One day on the school bus, a boy pulled up my underpants and gave me a superbly painful wedgie (the craze was just beginning) and everyone laughed, one girl in particular. So we tried to pull her skirt up. It was just for a laugh, really it was. We were eight or nine, and didn't understand the implications, but still it was two boys against one girl, and she had to fight us off. It took her tears welling up to stop us; that and the scratches. I shudder now to think of that.

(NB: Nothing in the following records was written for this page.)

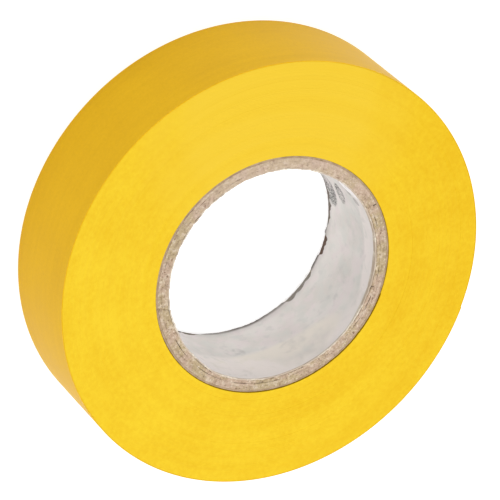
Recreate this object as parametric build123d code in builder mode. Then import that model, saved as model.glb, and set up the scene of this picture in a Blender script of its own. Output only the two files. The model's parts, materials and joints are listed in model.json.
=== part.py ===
"""A roll of PVC insulating tape wound on a paperboard core.

The roll lies on one side face. Z is the winding axis and points up through the bore, and the
origin is on that axis, in the plane that the roll rests on.

The core is a slice of spiral-wound tube: a white liner, three board plies and a kraft outer ply.
Each ply was a strip wound at a slant, so each one is a ring that is open along one slanting butt
seam.

The tape is one strip, film outside and adhesive inside, and every turn is stuck down on the turn
below. The inner turns are one bonded block. The outermost turn climbs by one tape thickness as it
goes round, so the free end leaves a step. The last stretch, up to the cut end, is made of short
links that hinge on each other, because that stretch peels off the roll and bends as it goes.
"""

import os
from math import cos, degrees, pi, radians, sin

from build123d import *

# Driving dimensions, in millimetres and degrees -------------------------------------------------

roll_diameter = 78.0  # over the cut end of the outermost turn
tape_width = 19.0
film_thickness = 0.11
adhesive_thickness = 0.02

core_bore_diameter = 38.8
core_recess = 0.15  # how far each end of the core stands inside the side faces of the tape
liner_thickness = 0.25
board_ply_thickness = 0.60
board_ply_count = 3
outer_ply_thickness = 0.35

seam_gap = 0.20  # between the two butted edges of a ply, across the seam
seam_slant = 45.0  # of every seam, from the direction of the axis
liner_seam_direction = 250.0  # where a seam crosses mid-width, anticlockwise from +X
seam_spread = 203.0  # from the seam of one ply to the seam of the next

free_end_direction = 118.0  # of the cut end of the tape, anticlockwise from +X
link_length = 10.0  # of each link of the free end, along the outside of the film
link_count = 5

# Worked out from them ---------------------------------------------------------------------------

tape_thickness = film_thickness + adhesive_thickness
roll_radius = roll_diameter / 2
core_bore_radius = core_bore_diameter / 2
core_width = tape_width - 2 * core_recess
first_board_radius = core_bore_radius + liner_thickness
outer_ply_radius = first_board_radius + board_ply_count * board_ply_thickness
core_radius = outer_ply_radius + outer_ply_thickness

# The outermost turn is two half circles a half thickness apart in radius. Their centres lie a
# quarter thickness each side of the axis, in line with the free end, so that the halves run
# smoothly into each other and the turn climbs by one thickness.
centre_offset = tape_thickness / 4
late_half_radius = roll_radius - centre_offset  # of the outer face, on the half before the free end
early_half_radius = late_half_radius - tape_thickness / 2  # the same, on the half before that
link_angle = degrees(link_length / late_half_radius)
peel_angle = link_count * link_angle  # from the cut end back to where the links begin
half_turn = 180.0


def place(direction, radius, centre=0.0):
    """The point at a radius and a direction, from a centre off the axis towards the free end."""
    return (
        centre * cos(radians(free_end_direction)) + radius * cos(radians(direction)),
        centre * sin(radians(free_end_direction)) + radius * sin(radians(direction)),
    )


def late_arc(depth, back_from, back_to):
    """An arc at a depth under the outer face, between two angles back from the free end."""
    CenterArc(
        place(0, 0, centre_offset),
        late_half_radius - depth,
        free_end_direction - back_from,
        back_from - back_to,
    )


def early_arc(depth):
    """The whole of the earlier half turn, at a depth under the outer face."""
    CenterArc(
        place(0, 0, -centre_offset),
        early_half_radius - depth,
        free_end_direction,
        half_turn,
    )


def step_line(depth, thickness):
    """Across a layer where the outermost turn begins, under the cut end."""
    Line(
        place(free_end_direction, roll_radius - tape_thickness - depth),
        place(free_end_direction, roll_radius - tape_thickness - depth - thickness),
    )


def end_line(depth, thickness, back_from):
    """Across a layer, at an angle back from the cut end."""
    direction = free_end_direction - back_from
    Line(
        place(direction, late_half_radius - depth, centre_offset),
        place(direction, late_half_radius - depth - thickness, centre_offset),
    )


def keep(part, label):
    """Names a finished piece and writes it."""
    part.label = label
    export_step(part, f"parts/{label}.step")
    print(f"{label}: {part.volume:.3f} mm3")


# The core ---------------------------------------------------------------------------------------


def make_ply(label, inner_radius, thickness, seam_direction):
    """One ply of the core: a ring that is open along its slanting butt seam."""
    slot_depth = inner_radius  # across the wall, and still short of the far side of the ring
    slot_length = 2 * core_width  # long enough to pass both ends of the core at a slant
    across_wall = Plane(
        origin=(*place(seam_direction, inner_radius + thickness / 2), tape_width / 2),
        x_dir=(-sin(radians(seam_direction)), cos(radians(seam_direction)), 0),
        z_dir=(cos(radians(seam_direction)), sin(radians(seam_direction)), 0),
    )
    with BuildPart() as ply:
        with BuildSketch(Plane.XY.offset(core_recess)):
            Circle(inner_radius + thickness)
            Circle(inner_radius, mode=Mode.SUBTRACT)
        extrude(amount=core_width)
        with BuildSketch(across_wall):
            Rectangle(seam_gap, slot_length, rotation=-seam_slant)
        extrude(amount=slot_depth / 2, both=True, mode=Mode.SUBTRACT)
    keep(ply.part, label)


os.makedirs("parts", exist_ok=True)

make_ply("core_liner_ply", core_bore_radius, liner_thickness, liner_seam_direction)
for ply in range(board_ply_count):
    make_ply(
        f"core_board_ply_{ply + 1}",
        first_board_radius + ply * board_ply_thickness,
        board_ply_thickness,
        liner_seam_direction + (ply + 1) * seam_spread,
    )
make_ply(
    "core_outer_ply",
    outer_ply_radius,
    outer_ply_thickness,
    liner_seam_direction + (board_ply_count + 1) * seam_spread,
)

# The tape ---------------------------------------------------------------------------------------

# The bonded block of turns on the core. Its outside steps where the outermost turn begins.
with BuildPart() as inner_turns:
    with BuildSketch():
        with BuildLine():
            late_arc(tape_thickness, half_turn, 0)
            early_arc(tape_thickness)
            step_line(0, tape_thickness)
        make_face()
        Circle(core_radius, mode=Mode.SUBTRACT)
    extrude(amount=tape_width)
keep(inner_turns.part, "tape_inner_turns")


def make_outer_turn(label, depth, thickness):
    """One layer of the outermost turn, from the step in the inner turns to the first link."""
    with BuildPart() as layer:
        with BuildSketch():
            with BuildLine():
                for face_depth in (depth, depth + thickness):
                    early_arc(face_depth)
                    late_arc(face_depth, half_turn, peel_angle)
                step_line(depth, thickness)
                end_line(depth, thickness, peel_angle)
            make_face()
        extrude(amount=tape_width)
    keep(layer.part, label)


def make_link(label, depth, thickness, back_from):
    """One layer of one link of the free end."""
    with BuildPart() as link:
        with BuildSketch():
            with BuildLine():
                for face_depth in (depth, depth + thickness):
                    late_arc(face_depth, back_from, back_from - link_angle)
                for edge_back in (back_from, back_from - link_angle):
                    end_line(depth, thickness, edge_back)
            make_face()
        extrude(amount=tape_width)
    keep(link.part, label)


make_outer_turn("tape_outer_turn_film", 0, film_thickness)
make_outer_turn("tape_outer_turn_adhesive", film_thickness, adhesive_thickness)
for link in range(link_count):
    back_from = peel_angle - link * link_angle
    make_link(f"tape_end_film_{link + 1}", 0, film_thickness, back_from)
    make_link(f"tape_end_adhesive_{link + 1}", film_thickness, adhesive_thickness, back_from)

# What was made ----------------------------------------------------------------------------------

tape_length = pi * (roll_radius**2 - core_radius**2) / tape_thickness
turn_count = (roll_radius - core_radius) / tape_thickness
print(f"core {2 * core_radius:.1f} mm over its outer ply and {core_width:.1f} mm wide")
print(f"about {tape_length / 1000:.1f} m of tape in {turn_count:.0f} turns")
for link in range(link_count):
    hinge_direction = free_end_direction - peel_angle + link * link_angle
    x, y = place(hinge_direction, late_half_radius, centre_offset)
    print(f"hinge line of link {link + 1}: x {x:.4f}, y {y:.4f}")
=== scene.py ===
# %% [markdown]
# # A roll of electrical tape
# The roll lies on its side face, with the winding axis straight up. It is a slice of paper tube,
# and one long strip of yellow PVC tape wound on it. This lesson builds what shows: the ends of
# some 130 turns, the smooth outermost turn, the cut end that peels off, and the frayed tube.
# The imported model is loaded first. It says where everything is, and every piece here is made
# in the same place and at the same size.

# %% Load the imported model
import json
from math import cos, hypot, pi, radians, sin

import bmesh
import bpy
import numpy as np
from mathutils import Matrix, Vector


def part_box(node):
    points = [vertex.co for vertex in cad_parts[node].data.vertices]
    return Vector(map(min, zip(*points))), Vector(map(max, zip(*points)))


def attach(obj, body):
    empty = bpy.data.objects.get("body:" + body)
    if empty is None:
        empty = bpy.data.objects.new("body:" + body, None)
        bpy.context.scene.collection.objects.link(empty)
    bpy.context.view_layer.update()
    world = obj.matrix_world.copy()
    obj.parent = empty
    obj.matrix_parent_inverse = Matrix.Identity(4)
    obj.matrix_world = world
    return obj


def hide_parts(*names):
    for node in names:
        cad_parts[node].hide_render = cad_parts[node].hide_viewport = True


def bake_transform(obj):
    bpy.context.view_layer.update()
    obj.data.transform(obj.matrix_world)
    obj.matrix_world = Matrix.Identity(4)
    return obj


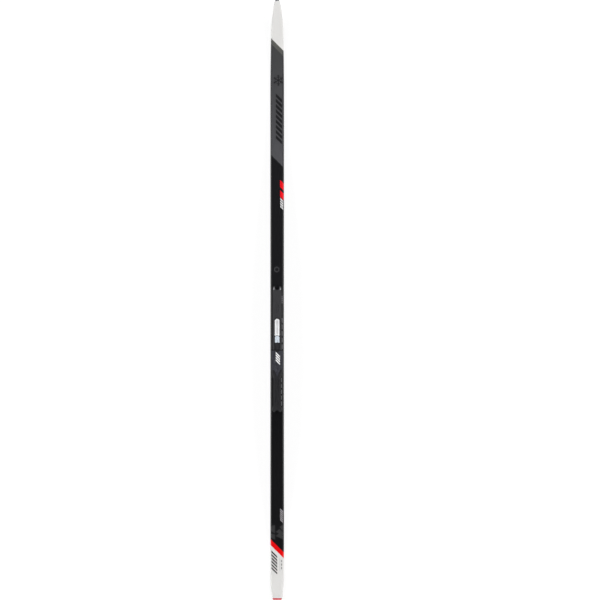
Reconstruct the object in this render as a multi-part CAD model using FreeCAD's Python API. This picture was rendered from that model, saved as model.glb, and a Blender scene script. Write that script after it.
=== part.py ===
import FreeCAD, Part
import math
import os

# One 186 cm cross country skating ski with its two moulded binding plates.
# +X points to the tip, +Y to the left and +Z up. The origin is the middle of the
# ski's length and width, on the ground that the unweighted ski stands on.
# All sizes are in millimetres.

V = FreeCAD.Vector
os.makedirs("parts", exist_ok=True)

# --- Driving dimensions of the ski ---------------------------------------------

HALF_LENGTH = 930.0
TIP_END = 926.0            # the laminated body runs between these two, and a
TAIL_END = -925.0          # moulded protector closes each end
TIP_TONGUE_START = 896.0   # each protector has a tongue, let into the body from here
TAIL_TONGUE_START = -905.0
TIP_TONGUE_HALF_WIDTH = 4.0
TAIL_TONGUE_HALF_WIDTH = 8.0
TIP_SPACER_START = 780.0   # core and sidewalls run between these two
TAIL_SPACER_START = -830.0
FLAT_FRONT = 80.0          # top and base are flat between these two, under the
FLAT_REAR = -380.0         # binding plates

CAMBER = 18.0              # height of the unweighted arch
FRONT_CONTACT = 640.0
REAR_CONTACT = -800.0
TIP_RISE = 32.0
TIP_CURVE = 2.2            # power of the tip's upward curve
TAIL_RISE = 6.0
TAIL_CURVE = 2.0

DRAFT = 0.05               # how much the sidewalls lean in, per mm of height
SHOULDER = 5.0             # most width and height of the rounded shoulder
SHOULDER_PER_THICKNESS = 0.42
SHOULDER_PER_HALF_WIDTH = 0.3
SKIRT_PER_THICKNESS = 0.1  # the cap's straight skirt, under the shoulder
SHOULDER_ANGLES = (0, 22.5, 45, 67.5, 90)

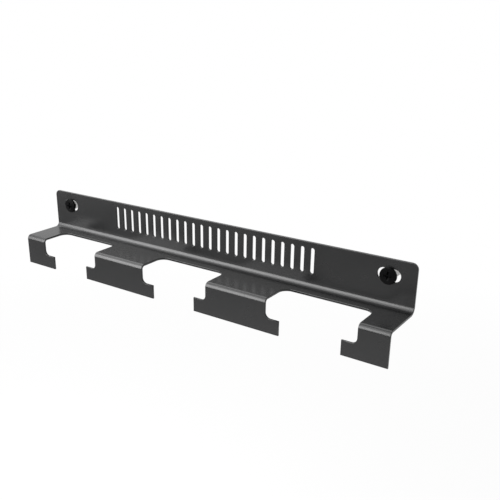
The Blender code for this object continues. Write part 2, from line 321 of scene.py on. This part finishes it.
def bay_cut(left, width):
    """The edge of one bay, from its left lip at the sheet's foot round to its right lip."""
    right = left + width
    back = SHELF_START + BAY_REAR - SHEET - CONCAVE_RADIUS
    corner = BAY_CORNER_RADIUS
    fillet = LIP_FILLET
    points = [(left + LIP_REACH, SHEET_FOOT), (left + LIP_REACH, LIP_TOP)]
    points += arc((left + fillet, LIP_TOP - fillet), fillet, 1, 2, CORNER_STEPS)
    points += arc((left + corner, back + corner), corner, 2, 3, CORNER_STEPS)
    points += arc((right - corner, back + corner), corner, 3, 4, CORNER_STEPS)
    points += arc((right - fillet, LIP_TOP - fillet), fillet, 0, 1, CORNER_STEPS)
    points += [(right - LIP_REACH, LIP_TOP), (right - LIP_REACH, SHEET_FOOT)]
    return points


def sheet_outline():
    """The outer edge of the flat sheet as (x, distance from the top edge)."""
    half = RACK_LENGTH / 2
    corner = PLATE_CORNER_RADIUS
    points = arc((half - corner, corner), corner, 4, 3, CORNER_STEPS)
    points += arc((corner - half, corner), corner, 3, 2, CORNER_STEPS)
    points.append((-half, SHEET_FOOT))
    x = END_TAB_WIDTH - half
    for width in BAY_WIDTHS:
        points += bay_cut(x, width)
        x += width + MIDDLE_TAB_WIDTH
    points.append((half, SHEET_FOOT))
    return points


def slot_outline(centre_x, centre_v, width, height):
    """A slot with round ends, lying along its longer side."""
    radius = min(width, height) / 2
    x = width / 2 - radius
    v = height / 2 - radius
    if width > height:
        ends = [(centre_x + x, centre_v, -1), (centre_x - x, centre_v, 1)]
    else:
        ends = [(centre_x, centre_v + v, 0), (centre_x, centre_v - v, 2)]
    points = []
    for end_x, end_v, start in ends:
        points += arc((end_x, end_v), radius, start, start + 2, SLOT_END_STEPS)
    return points


def sheet_holes():
    holes = [slot_outline(x, SLOT_FROM_TOP, SLOT_LENGTH, SLOT_HEIGHT) for x in (-SCREW_X, SCREW_X)]
    grille_v = GRILLE_FROM_TOP + GRILLE_SLOT_HEIGHT / 2
    for index in range(GRILLE_COUNT):
        x = (index - (GRILLE_COUNT - 1) / 2) * GRILLE_PITCH
        holes.append(slot_outline(x, grille_v, GRILLE_SLOT_WIDTH, GRILLE_SLOT_HEIGHT))
    return holes


def signed_area(points):
    total = 0.0
    for (x0, v0), (x1, v1) in zip(points, points[1:] + points[:1]):
        total += x0 * v1 - x1 * v0
    return total / 2


def inset(points, distance, hole):
    """The same outline moved into the material by a distance."""
    inward = 1 if signed_area(points) > 0 else -1
    if hole:
        inward = -inward
    moved = []
    count = len(points)
    for index, here in enumerate(points):
        here = Vector(here)
        before = (here - Vector(points[index - 1])).normalized()
        after = (Vector(points[(index + 1) % count]) - here).normalized()
        first = Vector((-before.y, before.x)) * inward
        second = Vector((-after.y, after.x)) * inward
        mitre = (first + second) / (1 + first.dot(second))
        moved.append(tuple(here + mitre * distance))
    return moved


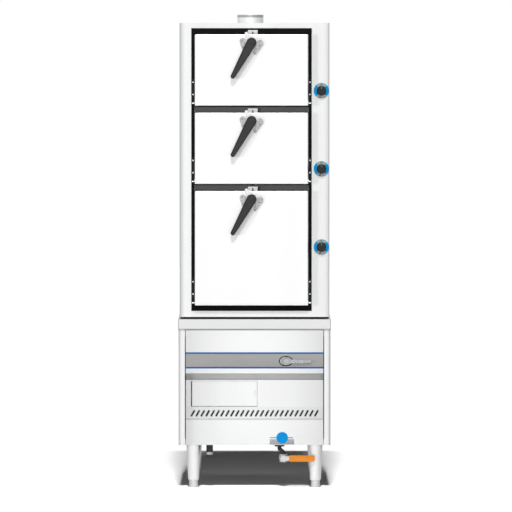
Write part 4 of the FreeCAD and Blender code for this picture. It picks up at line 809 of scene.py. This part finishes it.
def make_knob_cap(tier):
    """A domed cap on the front of the faceted knob, and its pointer mark."""
    low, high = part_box(f"knob_{tier}")
    x, z = (low.x + high.x) / 2, (low.z + high.z) / 2
    cap = add_disc(f"knob_{tier}_cap", (x, low.y + 2 * MM, z), CAP_RADIUS, 3.8 * MM)
    press_front(cap, (2.2, 0.6), (0.8, -0.8), (3.5, 0.4))
    mark = add_block(f"knob_{tier}_mark", (x - 0.9 * MM, low.y - 0.1 * MM, z + 4 * MM),
                     (x + 0.9 * MM, low.y + 2 * MM, z + 12 * MM))
    soften(mark, 0.4 * MM)
    dress(cap, f"valve_knob_{tier}", "black_plastic", knob_plastic)
    dress(mark, f"valve_knob_{tier}", "black_plastic", dial_silver)


def make_knob_skirt(tier):
    """The wide dark flange at the foot of the knob."""
    low, high = cut_box("knob_dials", tier)
    middle = ((low.x + high.x) / 2, low.y - 2.6 * MM, (low.z + high.z) / 2)
    skirt = add_disc(f"knob_{tier}_skirt", middle, SKIRT_RADIUS, 4 * MM)
    press_front(skirt, (1.5, 0.6), (1.2, 0.6))
    soften(skirt, 0.4 * MM)
    dress(skirt, f"valve_knob_{tier}", "black_plastic", knob_plastic)


# Latches

LEVER_TILT = math.radians(29)
LEVER_TOP = 20 * MM
LEVER_TIP = 9 * MM
LEVER_REACH = 154 * MM
LEVER_DEPTH = 20 * MM


def make_lever(tier):
    """The black lever: a rolled rim round a sunken, hatched grip."""
    pivot = joint_anchor(f"latch_{tier}_turn")
    face_y = low_of(f"latch_{tier}_lever").y
    back_y = face_y + LEVER_DEPTH
    name = f"latch_{tier}_grip"
    lever = tapered_bar(name, pivot, LEVER_TOP, LEVER_REACH, LEVER_TIP, face_y, back_y, 56)
    edit(lever)
    pick_edges(lever, lambda p: p.y < face_y + 1e-5)
    bevel_edges(3.0 * MM, 4)
    pick_front(lever, 0.99)
    inset(1.2 * MM)
    inset(0.7 * MM, -1.1 * MM)
    leave(lever)
    hub = add_disc(f"latch_{tier}_hub", (pivot.x, back_y + 3 * MM, pivot.z), 14 * MM, 6 * MM)
    cap = add_disc(f"latch_{tier}_cap", (pivot.x, face_y + 1.4 * MM, pivot.z), 9.5 * MM, 2.2 * MM)
    edit(cap)
    pick_edges(cap, lambda p: p.y < face_y + 0.6 * MM)
    bevel_edges(0.8 * MM, 2)
    leave(cap)
    lever = join(name, [lever, hub, cap])
    paint(lever, 1, lambda c, n: n.y < -0.99 and c.y < face_y + 2 * MM)
    turn(lever, pivot, "Y", LEVER_TILT)
    dress(lever, f"latch_{tier}", "black_plastic", lever_rim, lever_grip)
    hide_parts(f"latch_{tier}_lever")


def make_screw(name, centre, radius, height, axis="y"):
    """A pan head screw with a sunken drive, its head towards -Y, or +X when it stands on x."""
    screw = add_disc(name, centre, radius, height, axis, sides=24)
    edit(screw)
    pick_faces(screw, lambda c, n: n.y < -0.9 if axis == "y" else n.x > 0.9)
    inset(radius * 0.18, height * 0.25)
    inset(radius * 0.32)
    inset(radius * 0.1, -height * 0.5)
    # The drive's faces take the second material, painted shade in the recess.
    for face in bmesh.from_edit_mesh(screw.data).faces:
        if face.select:
            face.material_index = 1
    return leave(screw)


# Lobes of the latch plate, in mm and degrees: top from the lever's pivot, top radius,
# tip radius, length, lean. Then the screws from the pivot.
LATCH_LOBES = (
    ((-35, 6), 13, 9.5, 34, -12),
    ((34, -3), 14, 7.5, 42, 28),
    ((0, 0), 21, 21, 3, 0),
)
LATCH_SCREWS = ((-38, 9), (-33, -17), (33, -13), (14, -42))


def make_latch_plates():
    """The cast plate behind each lever with its four screws, modelled once for the top door."""
    pivot = joint_anchor("latch_upper_turn")
    face_y, back_y = low_of("latch_upper_plate").y, high_of("latch_upper_plate").y
    plate = None
    for number, ((x, z), top, tip, length, lean) in enumerate(LATCH_LOBES):
        start = Vector((pivot.x + x * MM, pivot.y, pivot.z + z * MM))
        lobe = tapered_bar(f"latch_lobe_{number}", start, top * MM, length * MM, tip * MM,
                           face_y, back_y)
        turn(lobe, start, "Y", math.radians(lean))
        plate = combine(plate, lobe, "UNION") if plate else lobe
    soften(plate, 0.9 * MM, 3)
    screws = [
        make_screw(f"latch_screw_{number}", (pivot.x + x * MM, face_y - 0.6 * MM, pivot.z + z * MM),
                   3.4 * MM, 1.6 * MM)
        for number, (x, z) in enumerate(LATCH_SCREWS)
    ]
    screws = join("latch_screws", screws)
    for tier in TIERS:
        shift = joint_anchor(f"latch_{tier}_turn") - pivot
        base = copy_piece(plate, f"latch_{tier}_base", shift)
        dress(base, f"door_{tier}", "chrome_trim", chrome)
        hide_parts(f"latch_{tier}_plate")
        held = copy_piece(screws, f"latch_{tier}_screws", shift)
        dress(held, f"door_{tier}", "dark_steel", screw_steel, recess_shade)
    bpy.data.objects.remove(plate)
    bpy.data.objects.remove(screws)


# Doors

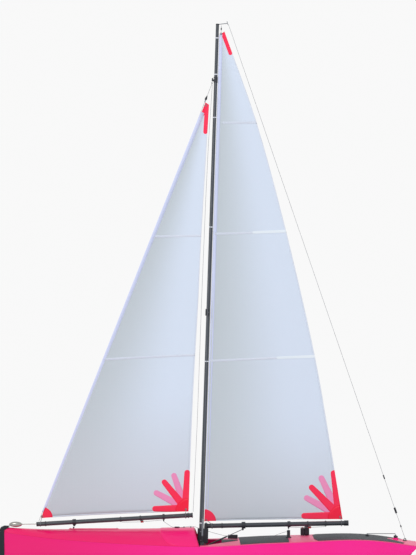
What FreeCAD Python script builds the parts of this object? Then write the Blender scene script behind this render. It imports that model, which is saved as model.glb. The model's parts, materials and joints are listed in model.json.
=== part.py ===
"""A radio-controlled racing yacht about a metre long, as separate pieces.

Frame: +X aft, +Y starboard, +Z up, millimetres.  The origin is on the centreline,
under the canoe body where the keel fin enters it.
"""
import FreeCAD, Part
import Sketcher
import math
import os
from FreeCAD import Placement, Rotation, Vector

doc = FreeCAD.newDocument("rc_sailboat")

# ---------------------------------------------------------------- driving sizes
SIZES = [
    ("hull_length", 1000), ("fin_station", 530), ("skin", 1.6), ("joint_gap", 0.3),
    ("rake", 1.84), ("mast_length", 1253), ("mast_dia", 10.8), ("mast_tip_dia", 7.8),
    ("mast_foot_x", -48), ("mast_foot_z", 92), ("mast_wall", 0.9),
    ("swing_offset", 11), ("pin_dia", 3), ("boom_dia", 11), ("jib_boom_dia", 10.4),
    ("tube_wall", 0.8), ("wire_dia", 0.8), ("line_dia", 0.8), ("sail_thickness", 0.8),
    ("fin_chord", 85), ("fin_thickness", 6.4), ("fin_tip_chord", 68), ("fin_depth", 330),
    ("bulb_length", 280), ("bulb_dia", 36), ("bulb_centre_z", -344),
    ("rudder_x", 418), ("stock_dia", 4), ("tiller_radius", 14), ("horn_x", 350),
    ("tiller_z", 119.4), ("horn_z", 124.4), ("blade_chord", 62), ("blade_depth", 186),
    ("blade_thickness", 5.6), ("winch_x", 112), ("drum_dia", 38), ("tray_z", 45),
    ("switch_x", 203), ("switch_y", 52), ("button_travel", 1.5),
    ("weight_length", 31.5), ("weight_dia", 13), ("deck_camber", 2.2), ("patch", 0.5),
]
sheet = doc.addObject("Spreadsheet::Sheet", "Sizes")
for row, (alias, number) in enumerate(SIZES, 1):
    sheet.set("A%d" % row, alias)
    sheet.set("B%d" % row, str(number))
    sheet.setAlias("B%d" % row, alias)
doc.recompute()

sub_parts = []


def size(alias):
    """A driving size, read back from the sheet."""
    return float(getattr(sheet, alias))


def keep(piece):
    """Marks an object as a sub-part that is written to a file of its own."""
    sub_parts.append(piece)
    return piece


def shaped(label, shape):
    """A sub-part whose surface is free-form, so that its Shape is set directly."""
    piece = doc.addObject("Part::Feature", label)
    piece.Label = label
    piece.Shape = shape
    return piece


def aim(start, end):
    """The placement that turns a local Z axis from start towards end."""
    return Placement(start, Rotation(Vector(0, 0, 1), end.sub(start)))


def rod(label, radius, start, end):
    """A round bar between two points; radius is an expression on the sheet."""
    bar = doc.addObject("Part::Cylinder", label)
    bar.Label = label
    bar.setExpression("Radius", radius)
    bar.Height = end.sub(start).Length
    bar.Placement = aim(start, end)
    return bar


def tube(label, outer, inner, start, end):
    """A round tube; both radii are expressions on the sheet."""
    solid = rod(label + "_outer", outer, start, end)
    hole = rod(label + "_hole", inner, start, end)
    return cut(label, solid, hole)


def block(label, centre, length, width, height, turn=None):
    """A rectangular block round its centre; the three sizes are expressions."""
    box = doc.addObject("Part::Box", label)
    box.Label = label
    box.setExpression("Length", length)
    box.setExpression("Width", width)
    box.setExpression("Height", height)
    doc.recompute([box])
    turn = turn or Rotation()
    corner = Vector(box.Length.Value / 2, box.Width.Value / 2, box.Height.Value / 2)
    box.Placement = Placement(centre.sub(turn.multVec(corner)), turn)
    return box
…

At secondary school, I was a new boy, like some 300 others. In their wisdom, my parents bought me the full uniform, complete with splendid blazer. Unique enough amongst my peers in that blazer, I was also presented with my father’s old school satchel, not an Adidas sports bag. I was made to wear a duffel coat, and not a snorkel parker. The cherry on the victim cake was the violin that I was learning to play. Or was it the “nashies”, national health service spectacles, with the clear plastic frames?
My first two years at secondary school were thus a challenge. A lot of kids, and even girls, would beat me up and pick on me. One small girl, Julie, in particular, took a great delight in kicking my arse from behind, every chance she could.
But then puberty arrived, and I started to hit back; got into a lot of fights, gave as good as I got, sometimes better. The bullying stopped, like magic. I even kicked Julie back, just once, and was sent to the Head for it. He loved jabbing you hard in the sternum with his pen. It hurt, but it felt worth it then, I remember.
When I think about Heather, I still burn with shame.
Wow! Incredibly well etched memories of some rough experiences of childhood among some rough people. Each of these anecdotes is a story in itself that could form several stories in a book.
This is one great autobiographical piece. I felt like I was right there with you, felt your shame and your powerlessness. Thanks for sharing it with me!